经过查看 bitsandbytes 的代码,可以得知,它搜索判断的是 libcudart.so

https://github.com/TimDettmers/bitsandbytes/blob/0.37.0/bitsandbytes/cuda_setup/main.py#L228-L238

    if "CONDA_PREFIX" in candidate_env_vars:
        conda_libs_path = Path(candidate_env_vars["CONDA_PREFIX"]) / "lib"

        conda_cuda_libs = find_cuda_lib_in(str(conda_libs_path))
        warn_in_case_of_duplicates(conda_cuda_libs)

        if conda_cuda_libs:
            return next(iter(conda_cuda_libs))

        CUDASetup.get_instance().add_log_entry(f'{candidate_env_vars["CONDA_PREFIX"]} did not contain '
            f'{CUDA_RUNTIME_LIB} as expected! Searching further paths...', is_warning=True)

本地查找 libcudart.so

$ find $CONDA_PREFIX | grep libcudart.so
/root/miniconda/envs/vicuna/lib/python3.10/site-packages/nvidia/cuda_runtime/lib/libcudart.so.11.0

由代码可知,bitsandbytes 是按照环境变量查找该文件,比较靠谱的是 CONDA_PREFIXLD_LIBRARY_PATH。但是,由于文件位于更深层次的位置,所以查找失败。

两种解决办法,一种是把文件链接到 $CONDA_PREFIX/lib 目录来;另一种是设置 LD_LIBRARY_PATH 指向库文件所在目录。
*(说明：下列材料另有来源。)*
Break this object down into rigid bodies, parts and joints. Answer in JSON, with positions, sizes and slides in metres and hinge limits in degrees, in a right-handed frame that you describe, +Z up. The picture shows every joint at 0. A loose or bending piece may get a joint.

第一种设置 LD_LIBRARY_PATH 的办法:

export LD_LIBRARY_PATH=$CONDA_PREFIX/lib/python3.10/site-packages/nvidia/cuda_runtime/lib

这种方式需要重新安装 bitsandbytes 为0.39.0,以及其所需要的 scipy,因为 0.37.0 指挥搜索 libcudart.so,而不会搜索 libcudart.so.11.0

第二种链接的办法:

ln -s $CONDA_PREFIX/lib/python3.10/site-packages/nvidia/cuda_runtime/lib/libcudart.so.11.0 $CONDA_PREFIX/lib/libcudart.so

再次执行 python chat.py,我这里出现了一个新的报错。

libcusparse.so.11: cannot open shared object file: No such file or directory

查找后发现没有该文件,因此需要安装该依赖:

pip install nvidia-cusparse-cu11

需要注明的是,把 torch 改成 2.0.0,则无需额外安装 cusparse。

然后需要同样的链接或者设置环境变量的办法。

总结一下

解决这个问题两种办法。

第一种办法:设置环境变量

pip install bitsandbytes==0.39.0 scipy
pip install nvidia-cusparse-cu11
export LD_LIBRARY_PATH=$CONDA_PREFIX/lib/python3.10/site-packages/nvidia/cuda_runtime/lib:$CONDA_PREFIX/lib/python3.10/site-packages/nvidia/cusparse/lib

第二种办法:链接文件

pip install nvidia-cusparse-cu11
ln -s $CONDA_PREFIX/lib/python3.10/site-packages/nvidia/cuda_runtime/lib/libcudart.so.11.0 $CONDA_PREFIX/lib/libcudart.so
ln -s $CONDA_PREFIX/lib/python3.10/site-packages/nvidia/cusparse/lib/libcusparse.so.11 $CONDA_PREFIX/lib/libcusparse.so.11

然后执行 python chat.py 就没有问题了。